### Data supplied

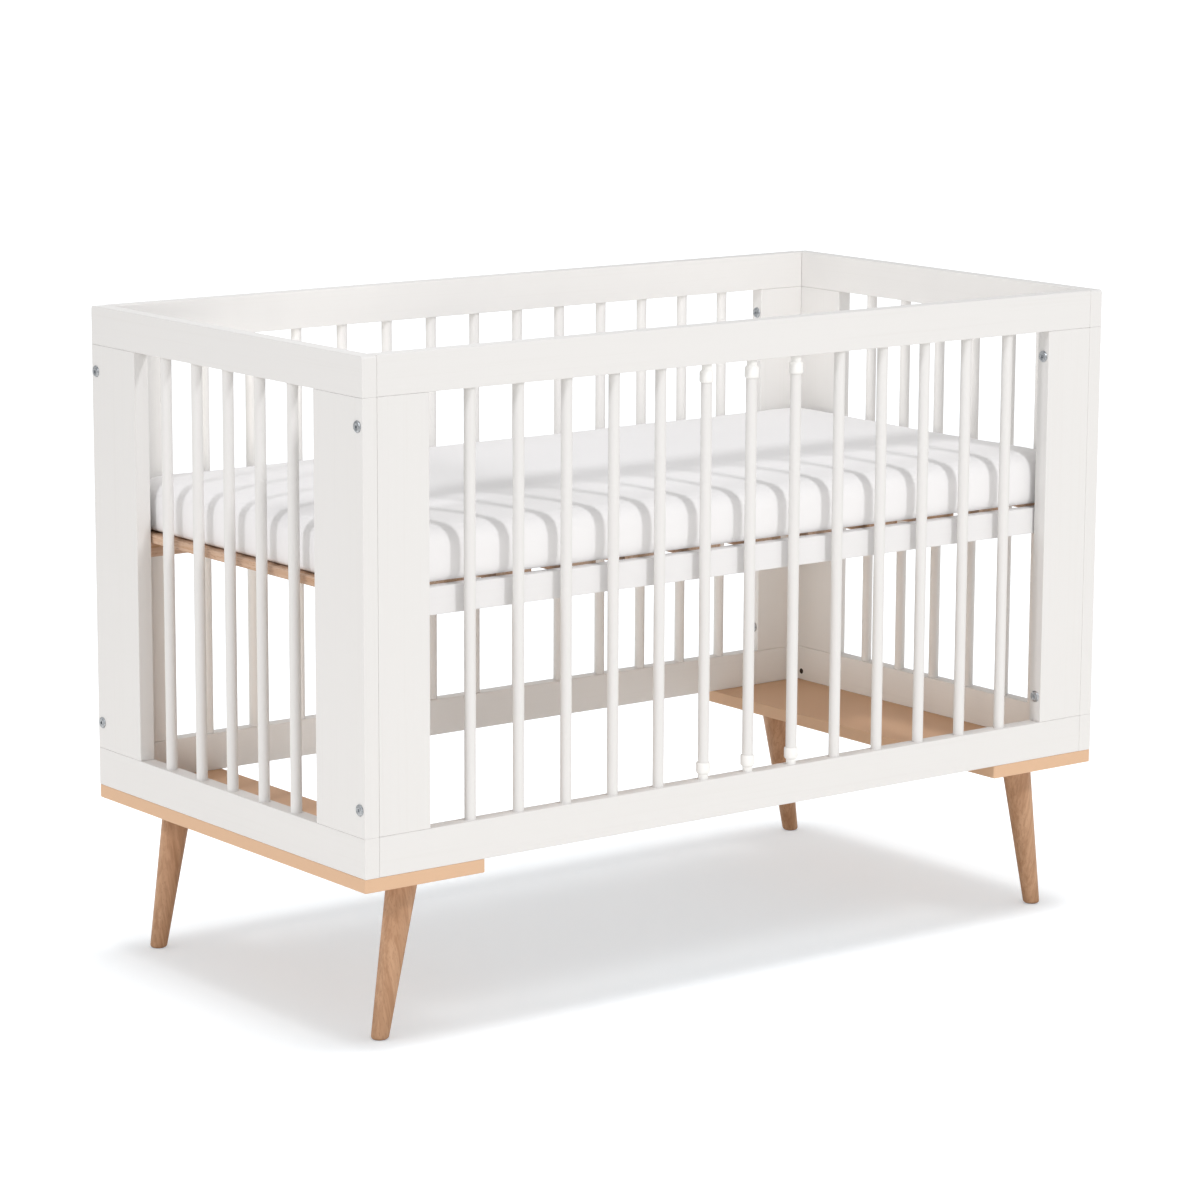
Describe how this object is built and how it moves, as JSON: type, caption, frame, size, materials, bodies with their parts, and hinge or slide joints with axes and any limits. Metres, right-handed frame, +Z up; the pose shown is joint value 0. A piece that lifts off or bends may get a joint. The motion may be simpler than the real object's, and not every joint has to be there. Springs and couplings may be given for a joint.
{
  "type": "baby crib",
  "caption": "Slatted baby crib in white lacquered wood on beech boards with splayed turned legs, with a lift-out slatted base, a mattress and sprung removable front rungs.",
  "frame": {"origin": "centre of the crib's footprint, on the floor", "axes": "+X along the length, towards the right-hand end seen from the front; +Y from the front side with the removable rungs to the rear; +Z up"},
  "size_m": [1.2542, 0.65, 0.8891],
  "materials": {
    "white_lacquer": "satin white lacquer",
    "beech_board": "satin clear lacquer on beech",
    "beech_leg": "satin clear lacquer on turned beech",
    "beech_slats": "plain sanded beech",
    "zinc_bolt": "bright zinc plate",
    "zinc_nut": "bright zinc plate",
    "zinc_pin": "bright zinc plate",
    "spring_steel": "oiled spring wire",
    "white_plastic": "moulded white plastic",
    "mattress_cover": "soft white woven cover"
  },
  "bodies": {
    "frame": {"leg_board_left": "beech_board", "leg_front_left": "beech_leg", "leg_rear_left": "beech_leg", "leg_board_right": "beech_board", "leg_front_right": "beech_leg", "leg_rear_right": "beech_leg", "end_top_rail_left": "white_lacquer", "end_bottom_rail_with_bars_left": "white_lacquer", "end_stile_front_left": "white_lacquer", "end_stile_rear_left": "white_lacquer", "end_top_rail_right": "white_lacquer", "end_bottom_rail_with_bars_right": "white_lacquer", "end_stile_front_right": "white_lacquer", "end_stile_rear_right": "white_lacquer", "side_top_rail_front": "white_lacquer", "side_bottom_rail_with_bars_front": "white_lacquer", "side_stile_front_left": "white_lacquer", "side_stile_front_right": "white_lacquer", "side_top_rail_rear": "white_lacquer", "side_bottom_rail_with_bars_rear": "white_lacquer", "side_stile_rear_left": "white_lacquer", "side_stile_rear_right": "white_lacquer", "connector_bolt_front_left_upper": "zinc_bolt", "sleeve_nut_front_left_upper": "zinc_nut", "connector_bolt_front_left_lower": "zinc_bolt", "sleeve_nut_front_left_lower": "zinc_nut", "connector_bolt_rear_left_upper": "zinc_bolt", "sleeve_nut_rear_left_upper": "zinc_nut", "connector_bolt_rear_left_lower": "zinc_bolt", "sleeve_nut_rear_left_lower": "zinc_nut", "connector_bolt_front_right_upper": "zinc_bolt", "sleeve_nut_front_right_upper": "zinc_nut", "connector_bolt_front_right_lower": "zinc_bolt", "sleeve_nut_front_right_lower": "zinc_nut", "connector_bolt_rear_right_upper": "zinc_bolt", "sleeve_nut_rear_right_upper": "zinc_nut", "connector_bolt_rear_right_lower": "zinc_bolt", "sleeve_nut_rear_right_lower": "zinc_nut", "rung_spring_left": "spring_steel", "rung_spring_middle": "spring_steel", "rung_spring_right": "spring_steel", "support_pin_front_left": "zinc_pin", "support_pin_rear_left": "zinc_pin", "support_pin_front_right": "zinc_pin", "support_pin_rear_right": "zinc_pin"},
    "base": {"base_rail_front": "white_lacquer", "base_rail_rear": "white_lacquer", "slat_grid": "beech_slats"},
    "mattress": {"mattress": "mattress_cover"},
    "rung_left": {"rung_bar_left": "white_lacquer", "rung_cap_lower_left": "white_plastic", "rung_cap_upper_left": "white_plastic"},
    "rung_middle": {"rung_bar_middle": "white_lacquer", "rung_cap_lower_middle": "white_plastic", "rung_cap_upper_middle": "white_plastic"},
    "rung_right": {"rung_bar_right": "white_lacquer", "rung_cap_lower_right": "white_plastic", "rung_cap_upper_right": "white_plastic"}
  },
  "joints": [
    {"name": "base_lift", "type": "slide", "parent": "frame", "child": "base", "axis": [0, 0, 1], "range_m": [0, 0.345]},
    {"name": "mattress_lift", "type": "slide", "parent": "base", "child": "mattress", "axis": [0, 0, 1], "range_m": [0, 0.305]},
    {"name": "rung_left_lift", "type": "slide", "parent": "frame", "child": "rung_left", "axis": [0, 0, 1], "range_m": [0, 0.0058], "stiffness_N_per_m": 800, "springref_m": -0.006, "deforming": ["rung_spring_left"]},
    {"name": "rung_middle_lift", "type": "slide", "parent": "frame", "child": "rung_middle", "axis": [0, 0, 1], "range_m": [0, 0.0058], "stiffness_N_per_m": 800, "springref_m": -0.006, "deforming": ["rung_spring_middle"]},
    {"name": "rung_right_lift", "type": "slide", "parent": "frame", "child": "rung_right", "axis": [0, 0, 1], "range_m": [0, 0.0058], "stiffness_N_per_m": 800, "springref_m": -0.006, "deforming": ["rung_spring_right"]}
  ]
}
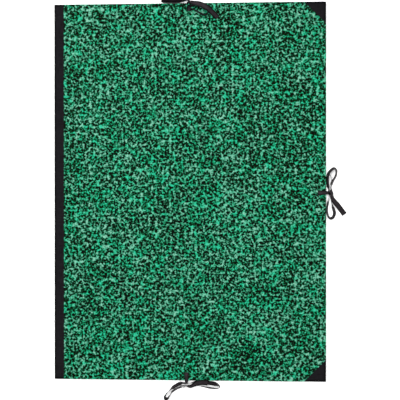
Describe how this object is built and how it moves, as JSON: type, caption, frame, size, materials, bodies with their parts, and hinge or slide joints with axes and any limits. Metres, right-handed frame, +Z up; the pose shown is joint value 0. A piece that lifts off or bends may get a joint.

######

__Exercise requirements__
Give every line of the material again, exactly as it reads.

__Task solution__
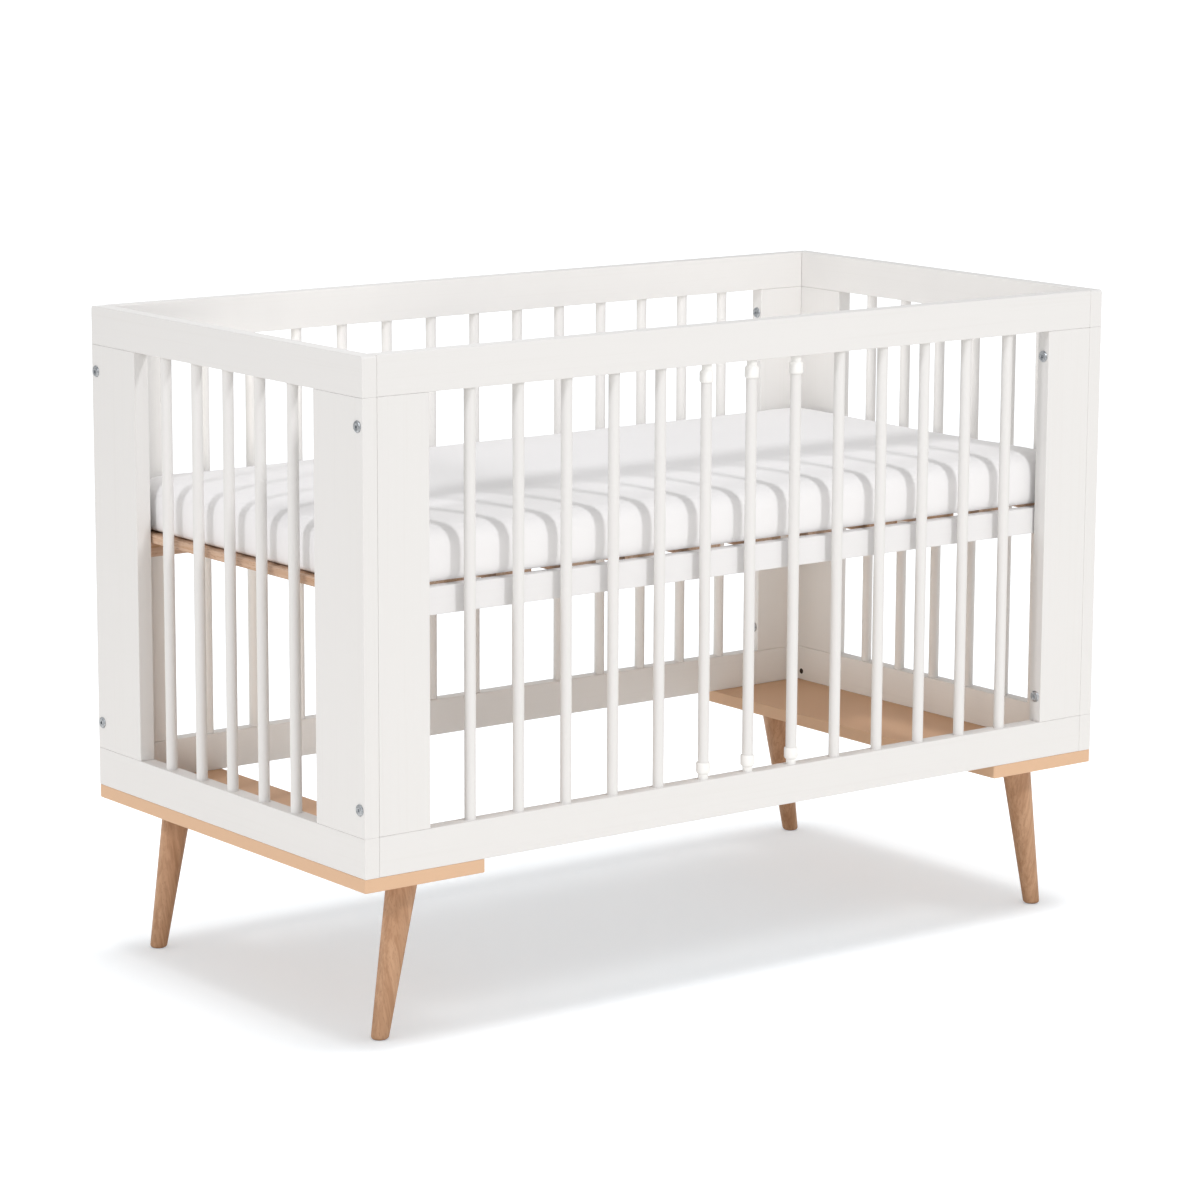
Describe how this object is built and how it moves, as JSON: type, caption, frame, size, materials, bodies with their parts, and hinge or slide joints with axes and any limits. Metres, right-handed frame, +Z up; the pose shown is joint value 0. A piece that lifts off or bends may get a joint. The motion may be simpler than the real object's, and not every joint has to be there. Springs and couplings may be given for a joint.
{
  "type": "baby crib",
  "caption": "Slatted baby crib in white lacquered wood on beech boards with splayed turned legs, with a lift-out slatted base, a mattress and sprung removable front rungs.",
  "frame": {"origin": "centre of the crib's footprint, on the floor", "axes": "+X along the length, towards the right-hand end seen from the front; +Y from the front side with the removable rungs to the rear; +Z up"},
  "size_m": [1.2542, 0.65, 0.8891],
  "materials": {
    "white_lacquer": "satin white lacquer",
    "beech_board": "satin clear lacquer on beech",
    "beech_leg": "satin clear lacquer on turned beech",
    "beech_slats": "plain sanded beech",
    "zinc_bolt": "bright zinc plate",
    "zinc_nut": "bright zinc plate",
    "zinc_pin": "bright zinc plate",
    "spring_steel": "oiled spring wire",
    "white_plastic": "moulded white plastic",
    "mattress_cover": "soft white woven cover"
  },
  "bodies": {
    "frame": {"leg_board_left": "beech_board", "leg_front_left": "beech_leg", "leg_rear_left": "beech_leg", "leg_board_right": "beech_board", "leg_front_right": "beech_leg", "leg_rear_right": "beech_leg", "end_top_rail_left": "white_lacquer", "end_bottom_rail_with_bars_left": "white_lacquer", "end_stile_front_left": "white_lacquer", "end_stile_rear_left": "white_lacquer", "end_top_rail_right": "white_lacquer", "end_bottom_rail_with_bars_right": "white_lacquer", "end_stile_front_right": "white_lacquer", "end_stile_rear_right": "white_lacquer", "side_top_rail_front": "white_lacquer", "side_bottom_rail_with_bars_front": "white_lacquer", "side_stile_front_left": "white_lacquer", "side_stile_front_right": "white_lacquer", "side_top_rail_rear": "white_lacquer", "side_bottom_rail_with_bars_rear": "white_lacquer", "side_stile_rear_left": "white_lacquer", "side_stile_rear_right": "white_lacquer", "connector_bolt_front_left_upper": "zinc_bolt", "sleeve_nut_front_left_upper": "zinc_nut", "connector_bolt_front_left_lower": "zinc_bolt", "sleeve_nut_front_left_lower": "zinc_nut", "connector_bolt_rear_left_upper": "zinc_bolt", "sleeve_nut_rear_left_upper": "zinc_nut", "connector_bolt_rear_left_lower": "zinc_bolt", "sleeve_nut_rear_left_lower": "zinc_nut", "connector_bolt_front_right_upper": "zinc_bolt", "sleeve_nut_front_right_upper": "zinc_nut", "connector_bolt_front_right_lower": "zinc_bolt", "sleeve_nut_front_right_lower": "zinc_nut", "connector_bolt_rear_right_upper": "zinc_bolt", "sleeve_nut_rear_right_upper": "zinc_nut", "connector_bolt_rear_right_lower": "zinc_bolt", "sleeve_nut_rear_right_lower": "zinc_nut", "rung_spring_left": "spring_steel", "rung_spring_middle": "spring_steel", "rung_spring_right": "spring_steel", "support_pin_front_left": "zinc_pin", "support_pin_rear_left": "zinc_pin", "support_pin_front_right": "zinc_pin", "support_pin_rear_right": "zinc_pin"},
    "base": {"base_rail_front": "white_lacquer", "base_rail_rear": "white_lacquer", "slat_grid": "beech_slats"},
    "mattress": {"mattress": "mattress_cover"},
    "rung_left": {"rung_bar_left": "white_lacquer", "rung_cap_lower_left": "white_plastic", "rung_cap_upper_left": "white_plastic"},
    "rung_middle": {"rung_bar_middle": "white_lacquer", "rung_cap_lower_middle": "white_plastic", "rung_cap_upper_middle": "white_plastic"},
    "rung_right": {"rung_bar_right": "white_lacquer", "rung_cap_lower_right": "white_plastic", "rung_cap_upper_right": "white_plastic"}
  },
  "joints": [
    {"name": "base_lift", "type": "slide", "parent": "frame", "child": "base", "axis": [0, 0, 1], "range_m": [0, 0.345]},
    {"name": "mattress_lift", "type": "slide", "parent": "base", "child": "mattress", "axis": [0, 0, 1], "range_m": [0, 0.305]},
    {"name": "rung_left_lift", "type": "slide", "parent": "frame", "child": "rung_left", "axis": [0, 0, 1], "range_m": [0, 0.0058], "stiffness_N_per_m": 800, "springref_m": -0.006, "deforming": ["rung_spring_left"]},
    {"name": "rung_middle_lift", "type": "slide", "parent": "frame", "child": "rung_middle", "axis": [0, 0, 1], "range_m": [0, 0.0058], "stiffness_N_per_m": 800, "springref_m": -0.006, "deforming": ["rung_spring_middle"]},
    {"name": "rung_right_lift", "type": "slide", "parent": "frame", "child": "rung_right", "axis": [0, 0, 1], "range_m": [0, 0.0058], "stiffness_N_per_m": 800, "springref_m": -0.006, "deforming": ["rung_spring_right"]}
  ]
}
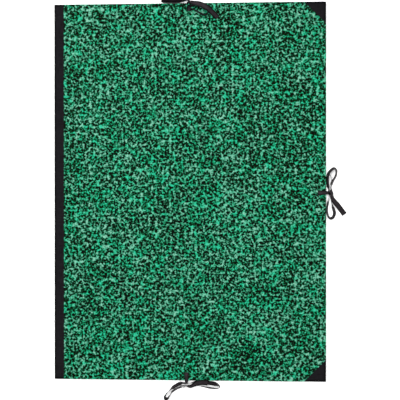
Describe how this object is built and how it moves, as JSON: type, caption, frame, size, materials, bodies with their parts, and hinge or slide joints with axes and any limits. Metres, right-handed frame, +Z up; the pose shown is joint value 0. A piece that lifts off or bends may get a joint.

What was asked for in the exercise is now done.